The basic pipeline consists of
Additionally, compute shaders can perform arbitrary computation and can be used in various stages of the pipeline, or without using the graphics pipeline at all.
The vertex shader is executed once for every vertex in the scene. It can transform the position and attributes of these vertices, and can perform per-vertex calculations such as lighting (which can also be done per-pixel, as explained later). A possible use case for moving vertices is also animating objects in the scene.
Input vertex data is in the form of primitives, which can be points, lines, triangles and quads. Multiple triangles can be represented in different ways:
Triangle List: Each triangle consists of three points.
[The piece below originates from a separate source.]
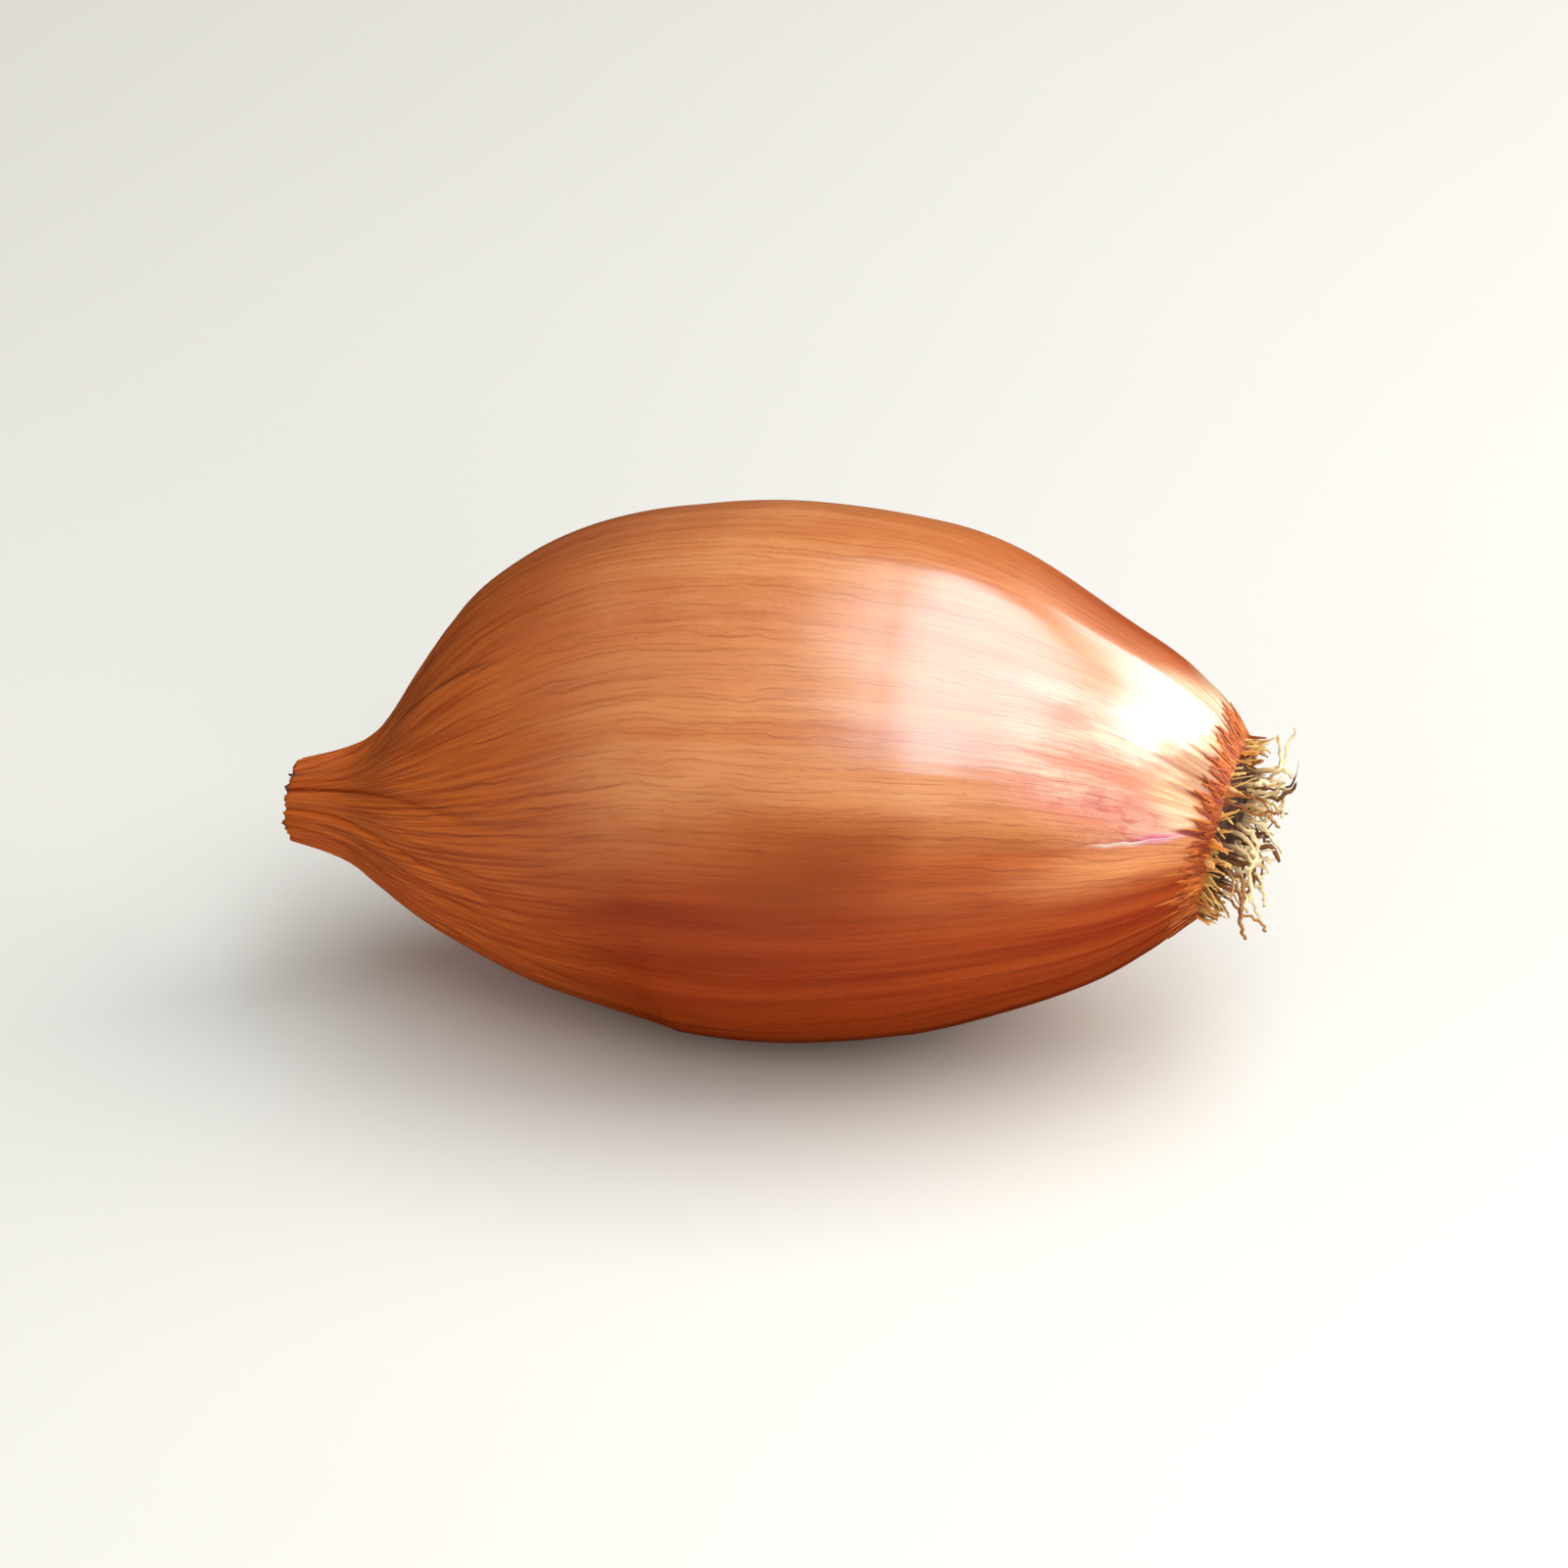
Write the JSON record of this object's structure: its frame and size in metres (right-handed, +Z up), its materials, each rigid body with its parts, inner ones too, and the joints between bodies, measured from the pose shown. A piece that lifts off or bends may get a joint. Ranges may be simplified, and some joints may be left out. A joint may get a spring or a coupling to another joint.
{
  "type": "shallot",
  "caption": "Whole long shallot in its dry papery skin, with a cut neck and a tuft of dry rootlets, lying on its side on a small flat spot.",
  "frame": {"origin": "middle of the shallot's outer box, on the table that it lies on", "axes": "+X along the bulb from the cut neck to the rootlets, +Z up from the table, -Y to the side that the picture shows"},
  "size_m": [0.07, 0.0362, 0.037],
  "materials": {
    "dry_skin": "satin",
    "rootlets": "matte"
  },
  "bodies": {
    "root": {"bulb": "dry_skin", "root_tuft": "rootlets"}
  },
  "joints": []
}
Adjacent triangles mean some points are stored twice.
Triangle Strip: The stored points make up a triangle strip in a zig-zag pattern, from the bottom left towards the right. This way each additional triangle only requires one additional point, the last two points implicitly belong to the triangle.
Indexed Triangles: This performs deduplication of vertices by storing each point once and defining triangles by the indices of the points.
Input data is stored and uploaded in buffers, which can then be associated to (vertex-)shader inputs.
Uniform variables have the same value for each invocation of the shader (for every vertex/pixel). They are set by the CPU.
Coordinate transformations are an important task of the vertex shader. We express transformations using homogeneous coordinates to allow translations.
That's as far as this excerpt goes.